The Mudcat Café TM
Thread #126465   Message #3774253
Posted By: Jim Carroll
22-Feb-16 - 04:40 AM
Thread Name: Poems set to music
Subject: RE: Poems set to music
The Scots drinking song 'A Wee Drappie O't' is, erroneously ascribed to Scots poet, Robert Tannahill.
I've recently had to annotate if for something I'm doing - here is what I've found out.
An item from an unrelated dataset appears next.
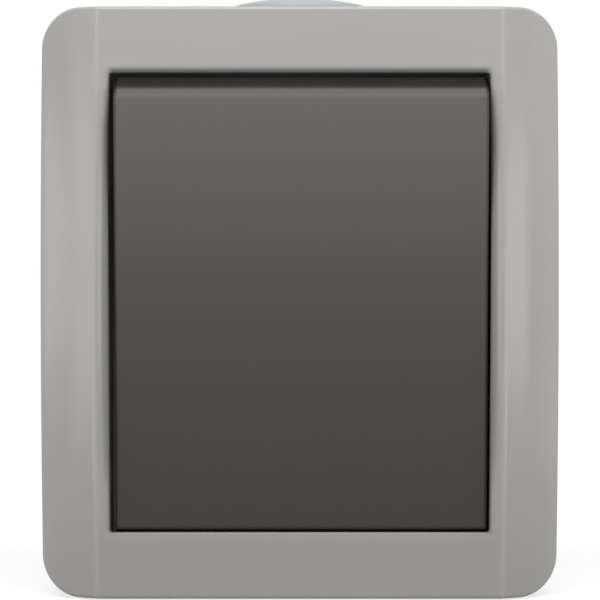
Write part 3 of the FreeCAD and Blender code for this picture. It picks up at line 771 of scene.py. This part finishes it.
# %% Gland material and place
gland_rubber = moulded(
    "pale_gland_rubber", (0.372, 0.392, 0.424), rough=(0.42, 0.56), grains=1500.0,
    bump_height=0.00001, drift=0.05,
)
for piece in (gland, tab):
    piece.data.materials.append(gland_rubber)
    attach(piece, "housing")
with bpy.context.temp_override(object=gland, active_object=gland, selected_objects=[gland, tab],
                               selected_editable_objects=[gland, tab]):
    bpy.ops.object.shade_smooth_by_angle(angle=math.radians(40))
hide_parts("cable_gland")
print("gland rides on the housing")

# %% [markdown]
# ## The spring behind the plunger
# Inside the key's stem a small coil spring presses the plunger against the
# contact lever. When the plunger gives way, a real spring gets shorter, which a
# rigid piece can't do. Here the coil is drawn as a round wire that winds along
# the stem, and it rides on the key at one fixed length.

# %% Round wire along a helix
key_tilt = math.radians(4.6)
along = Vector((0, -math.cos(key_tilt), -math.sin(key_tilt)))
sideways = Vector((1, 0, 0))
upwards = sideways.cross(along)
key_pivot = place(0, 27.0, 0)
coil_radius, wire_radius, coil_turns = 1.2, 0.3, 4
coil_start, coil_end, bore_end = 2.34, 5.68, 6.0
steps_per_turn, wire_sides = 24, 10
coil_steps = steps_per_turn * coil_turns


def coil_ring(step):
    """The points round the wire at one step along the helix."""
    share = step / coil_steps
    angle = 2 * math.pi * coil_turns * share
    outwards = math.cos(angle) * sideways + math.sin(angle) * upwards
    centre = (coil_start + share * (coil_end - coil_start)) * along + coil_radius * outwards
    points = []
    for corner in range(wire_sides):
        turn = 2 * math.pi * corner / wire_sides
        offset = wire_radius * (math.cos(turn) * outwards + math.sin(turn) * along)
        points.append(key_pivot + MM * (centre + offset))
    return points


print("wire of", coil_steps + 1, "rings")

# %% Coil spring
wire = bmesh.new()
rings = [[wire.verts.new(point) for point in coil_ring(step)] for step in range(coil_steps + 1)]
for before, after in zip(rings, rings[1:]):
    for corner in range(wire_sides):
        other = (corner + 1) % wire_sides
        wire.faces.new((before[corner], before[other], after[other], after[corner]))
wire.faces.new(rings[0])
wire.faces.new(list(reversed(rings[-1])))
spring = object_from(wire, "coil_spring")
for face in spring.data.polygons:
    face.use_smooth = len(face.vertices) == 4
spring.data.materials.append(plated_steel)
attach(spring, "rocker")
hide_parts("plunger_spring")
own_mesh(spring)
print("spring faces", len(spring.data.polygons))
"There is no evidence that this was written by Tannahill, but in our copy of Robert Ford's 'Vagabond Songs and Ballads of Scotland' (vol. 1), (Alexander Gardner 1899), Ford's note to it reads:
......."Not less successful is the present contribution to the social programme, by an unknown hand, which happily is better described as a temperance than as a bacchanalian song. It is sung to the air of another good song, of the same class – 'Sae Will We Yet'."
A handwritten annotation beneath this note by the former owner of our set of Ford, William Walker, reads, "By the same author", thus attributing this song to Walter Watson (1780 – 1854).
William Walker was an authority on the Scots ballads, a correspondent with Francis James Child on the Peter Buchan controversy and almost certainly would have been familiar with the provenance of this song.
Ewan's error in attributing this song to Tannahill, probably picked up from his father, from whom he learned it,seems to have become accepted throughout the revival."